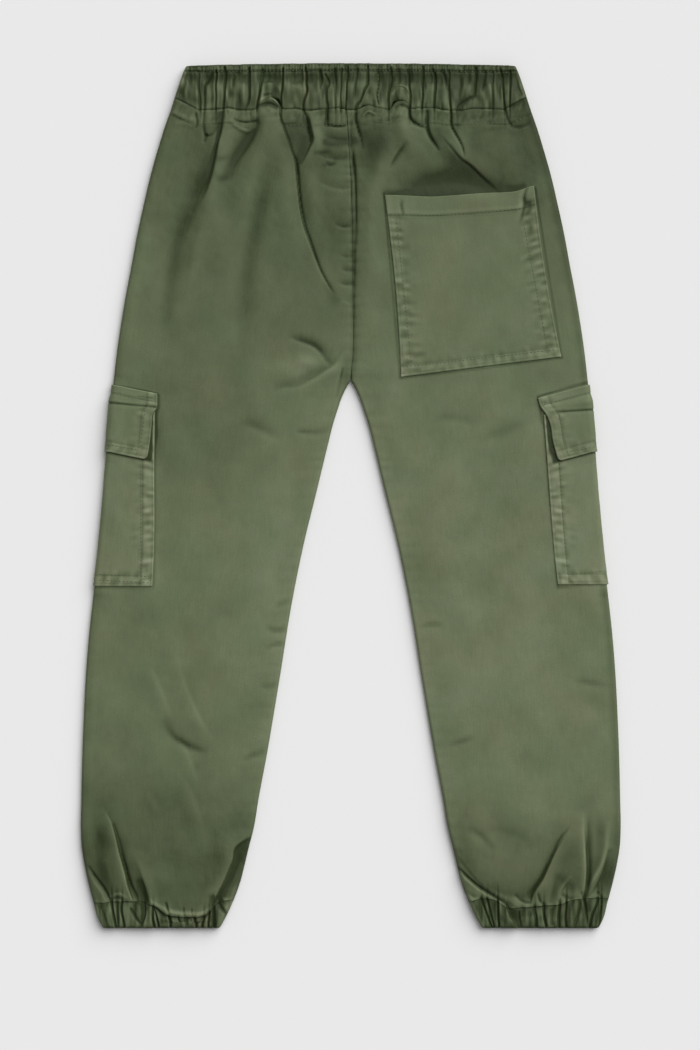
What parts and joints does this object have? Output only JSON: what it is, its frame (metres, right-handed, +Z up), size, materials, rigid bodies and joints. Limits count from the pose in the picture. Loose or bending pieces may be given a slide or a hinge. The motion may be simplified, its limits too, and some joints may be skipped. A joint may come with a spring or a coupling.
{
  "type": "cargo pants",
  "caption": "Child's cargo jogger pants in cotton twill, laid flat with the back up: gathered waistband and cuffs, a seat patch pocket and a flapped cargo pocket on each side.",
  "frame": {"origin": "on the surface that the pants lie on, under the middle of their outline", "axes": "+X to the right of the view, towards the wearer's right side; +Y towards the waistband, along the length; +Z up from the surface, out of the back of the pants"},
  "size_m": [0.4336, 0.6936, 0.0111],
  "materials": {
    "panel_twill": "garment-dyed olive cotton twill with a faint satin face, lighter along worn seams",
    "gathered_twill": "the same olive cotton twill, gathered on elastic",
    "patch_twill": "the same olive cotton twill, slightly faded, edge-stitched"
  },
  "bodies": {
    "root": {"back_left": "panel_twill", "back_right": "panel_twill", "front_left": "panel_twill", "front_right": "panel_twill", "waistband": "gathered_twill", "cuff_left": "gathered_twill", "cuff_right": "gathered_twill", "back_pocket": "patch_twill", "cargo_pocket_left": "patch_twill", "cargo_pocket_right": "patch_twill", "cargo_flap_left": "patch_twill", "cargo_flap_right": "patch_twill"}
  },
  "joints": []
}
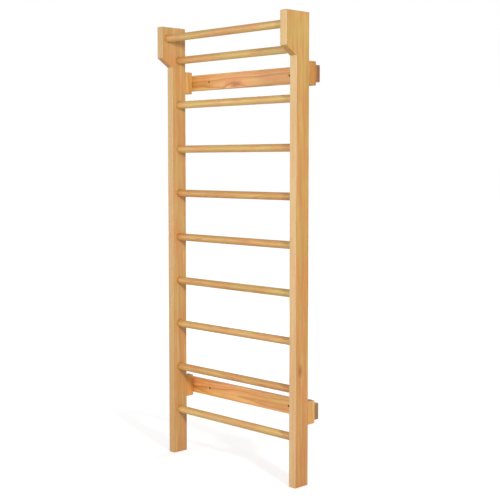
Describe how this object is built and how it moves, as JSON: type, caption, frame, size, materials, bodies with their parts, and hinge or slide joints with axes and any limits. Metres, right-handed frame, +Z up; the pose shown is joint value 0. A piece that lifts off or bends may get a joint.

____

● **Your instructions**:
Output the records above in their entirety, exactly.

● **Worked solution**:
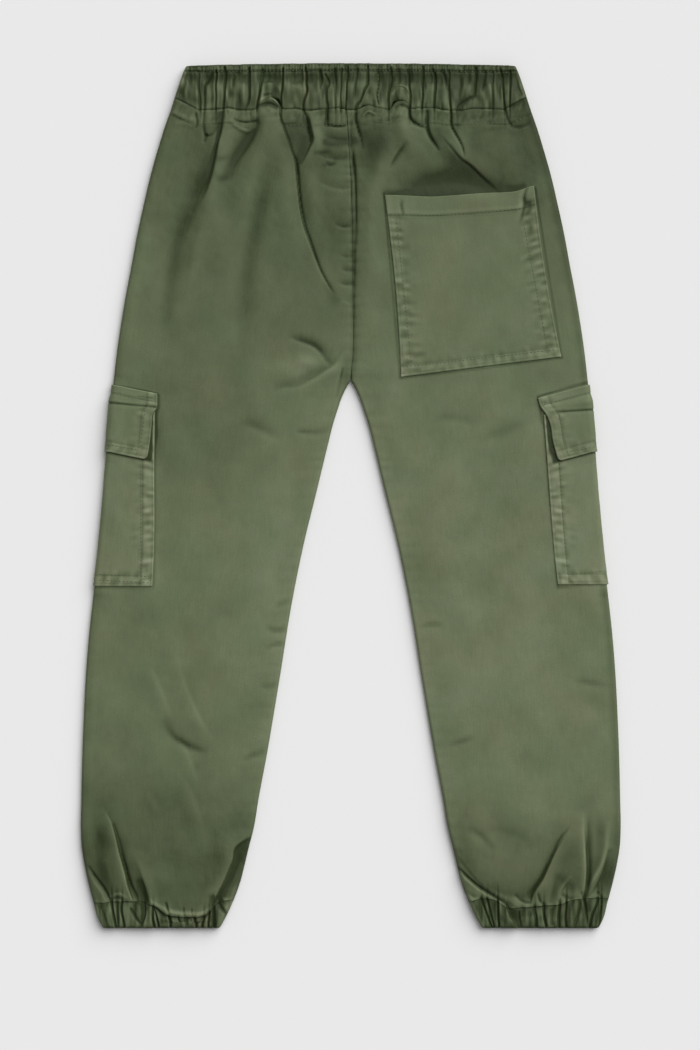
What parts and joints does this object have? Output only JSON: what it is, its frame (metres, right-handed, +Z up), size, materials, rigid bodies and joints. Limits count from the pose in the picture. Loose or bending pieces may be given a slide or a hinge. The motion may be simplified, its limits too, and some joints may be skipped. A joint may come with a spring or a coupling.
{
  "type": "cargo pants",
  "caption": "Child's cargo jogger pants in cotton twill, laid flat with the back up: gathered waistband and cuffs, a seat patch pocket and a flapped cargo pocket on each side.",
  "frame": {"origin": "on the surface that the pants lie on, under the middle of their outline", "axes": "+X to the right of the view, towards the wearer's right side; +Y towards the waistband, along the length; +Z up from the surface, out of the back of the pants"},
  "size_m": [0.4336, 0.6936, 0.0111],
  "materials": {
    "panel_twill": "garment-dyed olive cotton twill with a faint satin face, lighter along worn seams",
    "gathered_twill": "the same olive cotton twill, gathered on elastic",
    "patch_twill": "the same olive cotton twill, slightly faded, edge-stitched"
  },
  "bodies": {
    "root": {"back_left": "panel_twill", "back_right": "panel_twill", "front_left": "panel_twill", "front_right": "panel_twill", "waistband": "gathered_twill", "cuff_left": "gathered_twill", "cuff_right": "gathered_twill", "back_pocket": "patch_twill", "cargo_pocket_left": "patch_twill", "cargo_pocket_right": "patch_twill", "cargo_flap_left": "patch_twill", "cargo_flap_right": "patch_twill"}
  },
  "joints": []
}
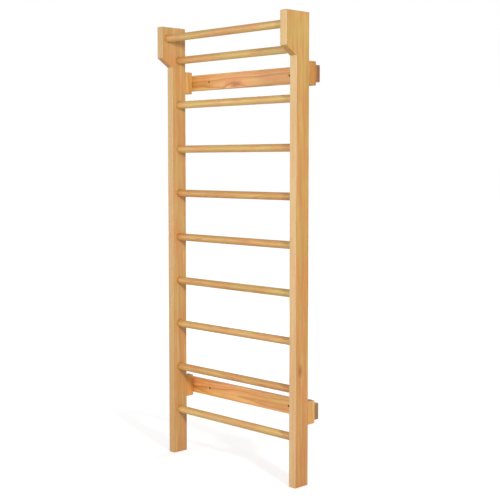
Describe how this object is built and how it moves, as JSON: type, caption, frame, size, materials, bodies with their parts, and hinge or slide joints with axes and any limits. Metres, right-handed frame, +Z up; the pose shown is joint value 0. A piece that lifts off or bends may get a joint.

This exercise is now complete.